= High Efficiency Streaming Protocol =

Video streaming protocol

== High Efficiency Streaming Protocol (HESP) ==
High Efficiency Streaming Protocol (also known as HESP) is an HTTP-based adaptive bitrate streaming protocol that enables high-quality streaming of media content over the Internet delivered from conventional HTTP web servers, such as HLS and DASH. The technology was developed by THEO Technologies and made available via the HESP Alliance, which has Synamedia and THEO Technologies as founding members. HESP brings sub-second latency and a fast channel change and is seen as a challenger of Low Latency HLS (LL-HLS, added to HLS standard in 2020) and Low Latency DASH (LL-DASH, added to DASH standard in 2019).

== Architecture ==
HTTP-based streaming protocols such as HLS and DASH typically use a segment-based approach. This means a video is cut up into TCP segments of a few seconds each, which requires video players to wait until the start of a new segment to start playback. This approach increases channel change times and introduces additional latency. HESP leverages a frame-based streaming approach, which does not require a trade-off between live latency and channel switching time.

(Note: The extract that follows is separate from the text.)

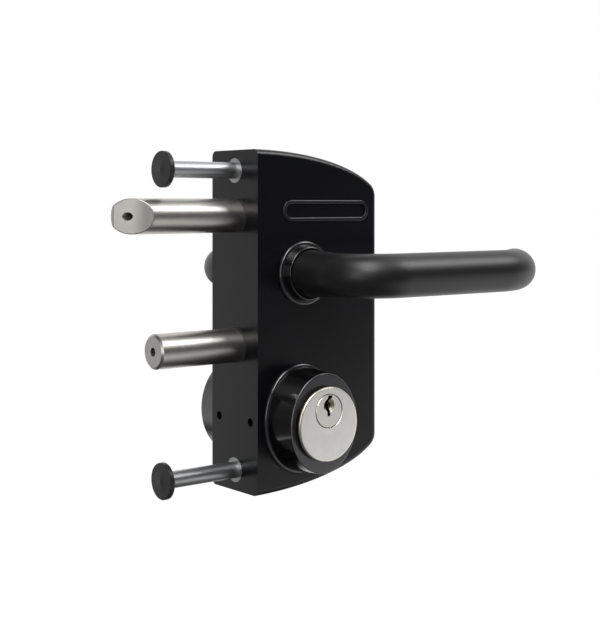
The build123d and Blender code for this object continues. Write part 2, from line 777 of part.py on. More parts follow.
# Dead bolt: a round bar with a chamfered end and a hexagon socket
with BuildPart() as dead_bolt:
    dead_tip_x = -tube_width - dead_proud
    dead_stem_end_x = dead_carriage_x + dead_carriage_length
    bar_profile = [
        (dead_tip_x, 0),
        (dead_tip_x, bolt_radius - dead_chamfer),
        (dead_tip_x + dead_chamfer, bolt_radius),
        (dead_rear_x, bolt_radius),
        (dead_rear_x, stem_radius),
        (dead_stem_end_x, stem_radius),
        (dead_stem_end_x, 0),
    ]
    turn_about_x(bar_profile, dead_z)
    hex_socket_x(0, dead_z, dead_hex, dead_tip_x, dead_tip_x + dead_hex_depth)
write(dead_bolt.part, "dead_bolt")

# Dead bolt carriage: the stem's block, a bar with two notches for the leaf spring, and the talon
with BuildPart() as dead_bolt_carriage:
    block(
        (dead_carriage_x, dead_stem_end_x),
        (-dead_carriage_half_width, dead_carriage_half_width),
        (dead_z - dead_carriage_half_height, dead_carriage_top_z),
    )
    block(
        (dead_carriage_x, detent_bar_end_x),
        (-detent_bar_half_width, detent_bar_half_width),
        (dead_carriage_top_z - detent_bar_height, dead_carriage_top_z),
    )
    with BuildSketch(facing_front(dead_carriage_half_width)) as notches:
        for x in (detent_nose_x, detent_nose_x + dead_throw):
            with BuildLine():
                Polyline(
                    (x - notch_half_width, dead_carriage_top_z),
                    (x, dead_carriage_top_z - notch_depth),
                    (x + notch_half_width, dead_carriage_top_z),
                    close=True,
                )
            make_face()
    extrude(notches.sketch, amount=2 * dead_carriage_half_width, mode=Mode.SUBTRACT)
    talon_y = (cam_front_y, cam_front_y + talon_thickness)
    talon_half_width = talon_half_slot + talon_lip
    block(
        (talon_x - talon_half_width, talon_x + talon_half_width),
        talon_y,
        (talon_lip_z, talon_roof_z + talon_bridge),
    )
    block(
        (talon_x - talon_half_slot, talon_x + talon_half_slot),
        talon_y,
        (talon_lip_z, talon_roof_z),
        Mode.SUBTRACT,
    )
    block((dead_carriage_x, talon_x + talon_half_width), talon_y, (talon_roof_z, dead_z))
    round_bar_x(0, dead_z, stem_radius + fit_gap, dead_carriage_x, dead_stem_end_x, Mode.SUBTRACT)
write(dead_bolt_carriage.part, "dead_bolt_carriage")

# Leaf spring that drops into a notch at either end of the dead bolt's throw, and its screw
with BuildPart() as detent_spring:
    strip_z = detent_post_bottom_z - detent_strip
    nose_z = dead_carriage_top_z - notch_depth + 2 * fit_gap
    shoulder_z = dead_carriage_top_z + 2 * fit_gap
    under = [
        (detent_post_x + detent_post_half_length, strip_z),
        (detent_post_x - detent_post_half_length, strip_z),
        (detent_nose_x + notch_half_width, shoulder_z),
        (detent_nose_x, nose_z),
        (detent_nose_x - notch_half_width, shoulder_z),
        (detent_nose_x - 2 * notch_half_width, shoulder_z + notch_depth),
    ]
    over = [(x, z + detent_strip) for x, z in reversed(under)]
    with BuildSketch(facing_front(detent_half_width)):
        with BuildLine():
            Polyline(*under, *over, close=True)
        make_face()
    extrude(amount=2 * detent_half_width)
    round_bar_z(detent_post_x, 0, detent_screw_radius + fit_gap, strip_z, detent_post_bottom_z, Mode.SUBTRACT)
write(detent_spring.part, "detent_spring")

with BuildPart() as detent_screw:
    round_bar_z(detent_post_x, 0, detent_screw_radius, strip_z, strip_z + detent_post_height)
    round_bar_z(detent_post_x, 0, detent_half_width, strip_z - detent_screw_radius, strip_z)
write(detent_screw.part, "detent_screw")

# Cylinder body, with the plug's bore, the keeper step for its face and the pin chambers
pin_y_values = [cylinder_face_y + first_pin_depth + step * pin_spacing for step in range(pin_count)]
with BuildPart() as front_cylinder:
    cylinder_profile = [
        (0, cylinder_face_y),
        (cylinder_head_radius, cylinder_face_y),
        (cylinder_head_radius, head_back_y),
        (cylinder_radius, head_back_y),
        (cylinder_radius, -cylinder_back_y),
        (0, -cylinder_back_y),
    ]
    turn_about_y(cylinder_profile, cylinder_x, cylinder_z)
    fillet(front_cylinder.faces().sort_by(Axis.Y)[0].edges(), cylinder_head_round)
    face_step_y = cylinder_face_y + plug_face_height + running_gap
    round_bar_y(cylinder_x, plug_z, plug_radius + running_gap, cylinder_face_y, 0, Mode.SUBTRACT)
    round_bar_y(
        cylinder_x, plug_z, plug_face_radius + free_gap, cylinder_face_y, face_step_y, Mode.SUBTRACT
    )
    seat_rim = front_cylinder.edges().filter_by(GeomType.CIRCLE).group_by(Axis.Y)[0]
    chamfer(seat_rim.sort_by(SortBy.RADIUS)[0], plug_edge)
    for y in pin_y_values:
        round_bar_z(cylinder_x, y, pin_radius + fit_gap, pin_chamber_z, plug_z, Mode.SUBTRACT)
write(front_cylinder.part, "front_cylinder")
write_mirrored(front_cylinder.part, "rear_cylinder")

# Plug, with the crooked keyway and the pit that guides the key
with BuildPart() as front_plug:
    plug_profile = [
        (0, cylinder_face_y),
        (plug_face_radius - plug_edge, cylinder_face_y),
        (plug_face_radius, cylinder_face_y + plug_edge),
        (plug_face_radius, cylinder_face_y + plug_face_height),
        (plug_radius, cylinder_face_y + plug_face_height),
        (plug_radius, cam_front_y),
        (0, cam_front_y),
    ]
    turn_about_y(plug_profile, cylinder_x, plug_z)
    with BuildSketch(facing_front(cylinder_face_y + keyway_depth)):
        with Locations((cylinder_x, plug_z)):
            Polygon(*keyway_outline, align=None)
    extrude(amount=keyway_depth, mode=Mode.SUBTRACT)
    pit = [(0, cylinder_face_y), (key_pit_radius, cylinder_face_y), (0, cylinder_face_y + key_pit_depth)]
    turn_about_y(pit, cylinder_x, plug_z + key_pit_rise, Mode.SUBTRACT)
    for y in pin_y_values:
        round_bar_z(
            cylinder_x, y, pin_radius + fit_gap, plug_z - plug_radius, plug_z - keyway_foot, Mode.SUBTRACT
        )
    for x in cam_screw_x_values:
        round_bar_y(
            x, plug_z, cam_screw_radius + fit_gap, cam_back_y - cam_screw_length, cam_front_y, Mode.SUBTRACT
        )
write(front_plug.part, "front_plug")
write_mirrored(front_plug.part, "rear_plug")

# Pins: one row in the plug and one row below it in the body, parted at the plug's skin
with BuildPart() as front_key_pins:
    for y in pin_y_values:
        pin_foot_z = plug_z - plug_radius + 2 * fit_gap
        round_bar_z(cylinder_x, y, pin_radius, pin_foot_z, pin_foot_z + key_pin_length)
write(front_key_pins.part, "front_key_pins")
write_mirrored(front_key_pins.part, "rear_key_pins")

with BuildPart() as front_driver_pins:
    for y in pin_y_values:
        pin_top_z = plug_z - plug_radius - 2 * running_gap
        round_bar_z(cylinder_x, y, pin_radius, pin_top_z - driver_pin_length, pin_top_z)
write(front_driver_pins.part, "front_driver_pins")
write_mirrored(front_driver_pins.part, "rear_driver_pins")

# Cam on the plug's inner end, at rest pointing down, and its two screws
with BuildPart() as front_cam:
    with BuildSketch(facing_front(cam_back_y)):
        with Locations((cylinder_x, plug_z)):
            Circle(cam_hub_radius)
        with Locations((cylinder_x, plug_z - cam_reach + cam_nose_radius)):
            Circle(cam_nose_radius)
        make_hull()
    extrude(amount=cam_thickness)
    for x in cam_screw_x_values:
        round_bar_y(x, plug_z, cam_screw_radius + fit_gap, cam_front_y, cam_back_y, Mode.SUBTRACT)
write(front_cam.part, "front_cam")
write_mirrored(front_cam.part, "rear_cam")

with BuildPart() as front_cam_screws:
    for x in cam_screw_x_values:
        round_bar_y(x, plug_z, cam_screw_radius, cam_back_y - cam_screw_length + fit_gap, cam_back_y)
        round_bar_y(x, plug_z, cam_screw_head_radius, cam_back_y, cam_back_y + cam_screw_head_height)
write(front_cam_screws.part, "front_cam_screws")
write_mirrored(front_cam_screws.part, "rear_cam_screws")

# Oval collar under the cylinder's head
with BuildPart() as front_collar:
    with BuildSketch(facing_front(front_y)):
        with Locations((cylinder_x, cylinder_z)):
            Ellipse(collar_base_width / 2, collar_base_height / 2)
    extrude(amount=collar_flange)
    fillet(front_collar.faces().sort_by(Axis.Y)[0].edges(), collar_base_round)
    with BuildSketch(facing_front(front_y - collar_flange / 2)) as foot:
        with Locations((cylinder_x, cylinder_z)):
            Ellipse(collar_foot_width / 2, collar_foot_height / 2)
    with BuildSketch(facing_front(head_back_y)) as front:
        with Locations((cylinder_x, cylinder_z)):
            Ellipse(collar_front_width / 2, collar_front_height / 2)
    loft([foot.sketch.face(), front.sketch.face()])
    fillet(front_collar.faces().sort_by(Axis.Y)[0].edges(), collar_front_round)
    round_bar_y(cylinder_x, cylinder_z, cylinder_radius + fit_gap, head_back_y, front_y, Mode.SUBTRACT)
write(front_collar.part, "front_collar")
write_mirrored(front_collar.part, "rear_collar")

# Set screws that hold the cylinders, from the mounting side
with BuildPart() as cylinder_set_screws:
    set_screw_end_x = cylinder_x - cylinder_radius - fit_gap
    for y in (-set_screw_y, set_screw_y):
        round_bar_x(y, cylinder_z, set_screw_radius, set_screw_end_x - set_screw_length, set_screw_end_x)
        hex_socket_x(
            y,
            cylinder_z,
            set_screw_radius,
            set_screw_end_x - set_screw_length,
            set_screw_end_x - set_screw_length / 2,
        )
write(cylinder_set_screws.part, "cylinder_set_screws")

# Fixings through the gate tube: threaded bushes in the case, screws and press-in caps
fixing_z_values = (-fixing_z, fixing_z)
fixing_head_x = -tube_width - fixing_head_height
with BuildPart() as fixing_bushes:
    for z in fixing_z_values:
        round_bar_x(0, z, fixing_bush_radius, 0, fixing_bush_length)
        round_bar_x(0, z, fixing_radius + fit_gap, 0, fixing_bush_length, Mode.SUBTRACT)
write(fixing_bushes.part, "fixing_bushes")

with BuildPart() as fixing_screws:
    for z in fixing_z_values:
        round_bar_x(0, z, fixing_radius, -tube_width, fixing_reach)
        round_bar_x(0, z, fixing_head_radius, fixing_head_x, -tube_width)
        hex_socket_x(0, z, fixing_hex, fixing_head_x, fixing_head_x + fixing_hex_depth)
write(fixing_screws.part, "fixing_screws")

with BuildPart() as fixing_caps:
    for z in fixing_z_values:
        with BuildSketch(Plane.XZ) as half_cap:
            with BuildLine():
                Polyline((cap_outer_x - cap_dome, z), (-tube_width, z), (-tube_width, z + cap_radius))
                Line((-tube_width, z + cap_radius), (cap_outer_x, z + cap_radius))
                RadiusArc((cap_outer_x, z + cap_radius), (cap_outer_x - cap_dome, z), cap_dome_radius)
            make_face()
        revolve(half_cap.sketch, axis=Axis((0, 0, z), (1, 0, 0)))
    cap_circles = fixing_caps.edges().filter_by(GeomType.CIRCLE).group_by(SortBy.RADIUS)[0]
    fillet(cap_circles.group_by(Axis.X)[0], cap_round)
    for z in fixing_z_values:
        round_bar_x(
            0, z, fixing_head_radius + fit_gap, fixing_head_x - fit_gap, -tube_width, Mode.SUBTRACT
        )
        hex_socket_x(
            0,
            z,
            fixing_hex - 2 * fit_gap,
            fixing_head_x - fit_gap,
            fixing_head_x + cap_peg_length,
            Mode.ADD,
        )
write(fixing_caps.part, "fixing_caps")

# Springs inside the case
return_length = tail_left_x - mounting_wall
return_spring = coil(return_spring_radius, return_spring_wire, return_spring_turns, return_length)
write(standing_on(mounting_wall, return_spring_z) * return_spring, "lever_return_spring")

latch_length = inner_right_x - latch_carriage_end_x
latch_spring = coil(latch_spring_radius, latch_spring_wire, latch_spring_turns, latch_length)
write(standing_on(latch_carriage_end_x, latch_z) * latch_spring, "latch_spring")
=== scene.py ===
# %% [markdown]
# # A gate lock, dressed for its portrait
#
# The lock's slim black case carries a lever and a keyed cylinder on each face. Two round bolts and
# two capped screws reach out of its flat side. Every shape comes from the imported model, which loads
# as a frame that nothing here moves. The scene adds the camera, the light and the finishes, with the
# fine grain that a cast or machined surface shows up close.

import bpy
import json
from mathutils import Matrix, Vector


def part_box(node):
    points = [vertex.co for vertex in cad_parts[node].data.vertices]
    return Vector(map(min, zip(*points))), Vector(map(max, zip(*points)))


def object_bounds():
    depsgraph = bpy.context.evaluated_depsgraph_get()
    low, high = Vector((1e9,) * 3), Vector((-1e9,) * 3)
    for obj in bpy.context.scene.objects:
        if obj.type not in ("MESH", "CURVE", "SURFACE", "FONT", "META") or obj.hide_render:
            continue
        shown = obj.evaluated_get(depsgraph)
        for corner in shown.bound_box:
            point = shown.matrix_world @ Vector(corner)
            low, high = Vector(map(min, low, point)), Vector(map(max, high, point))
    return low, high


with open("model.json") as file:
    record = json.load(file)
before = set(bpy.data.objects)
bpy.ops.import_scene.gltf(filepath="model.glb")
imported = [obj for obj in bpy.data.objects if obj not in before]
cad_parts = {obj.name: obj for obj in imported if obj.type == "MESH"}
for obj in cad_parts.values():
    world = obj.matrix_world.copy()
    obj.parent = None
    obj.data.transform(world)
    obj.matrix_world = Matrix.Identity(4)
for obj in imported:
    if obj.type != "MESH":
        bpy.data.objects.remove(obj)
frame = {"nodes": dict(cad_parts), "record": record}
nodes = frame["nodes"]
cad_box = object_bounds()

# %% [markdown]
# ## Camera
#
# The photograph was taken level with the upper third of the case, from the front and the left. The
# lens is long and its picture is shifted down, as a product photographer does to keep the uprights
# parallel. A tilted camera would frame the lock too, but its uprights would lean together, so the
# camera stays level and uses the same shift.

# %% Camera
import bpy
from math import cos, pi, radians, sin
from mathutils import Matrix, Vector

picture_height = 617  # pixels, the picture's longer side
sensor = 36.0  # millimetres, along the same side
focal_pixels = 1260.3
horizon_pixels = 202.3  # below the picture's top edge
camera_spot = (-0.3581, -0.5012, 0.0575)
camera_yaw = radians(38.52)

camera = bpy.data.objects.new("camera", bpy.data.cameras.new("camera"))
camera.location = camera_spot
camera.rotation_euler = (pi / 2, 0, -camera_yaw)
camera.data.sensor_width = sensor
camera.data.lens = focal_pixels * sensor / picture_height
camera.data.shift_y = (horizon_pixels - picture_height / 2) / picture_height
bpy.context.collection.objects.link(camera)
bpy.context.scene.camera = camera
bpy.context.scene.view_settings.view_transform = "Standard"
print(f"lens {camera.data.lens:.1f} mm, shift {camera.data.shift_y:.3f}")

# %% [markdown]
# ## Shader maths as Python
#
# A finish can be drawn as a chain of nodes in the editor, but sums get lost among its links. They
# are easier to read as `mask * 0.4 + 0.2`. So `Wire` holds one output socket of a node tree and turns
# Python's operators into Math nodes, with their reflected forms, so that `1 - mask` works as well.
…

When all components of the video workflow are optimized for low latency, HESP can provide for sub-second latency.

HESP requires implementation in the packager and player, and support for range requests and Chunked transfer encoding (CTE) in the CDN.

== Standardization ==
Work on HESP started in 2018; it became an IETF information draft in May 2021

The HESP Alliance, launched in 2020, promotes and catalyzes the adoption of HESP. It consists of streaming vendors and media companies, including Synamedia, THEO Technologies, G-Core, EZDRM, Mainstreaming, NativeWaves, and Hoki. The HESP Alliance technical working group is focused on further advancing the HESP standard.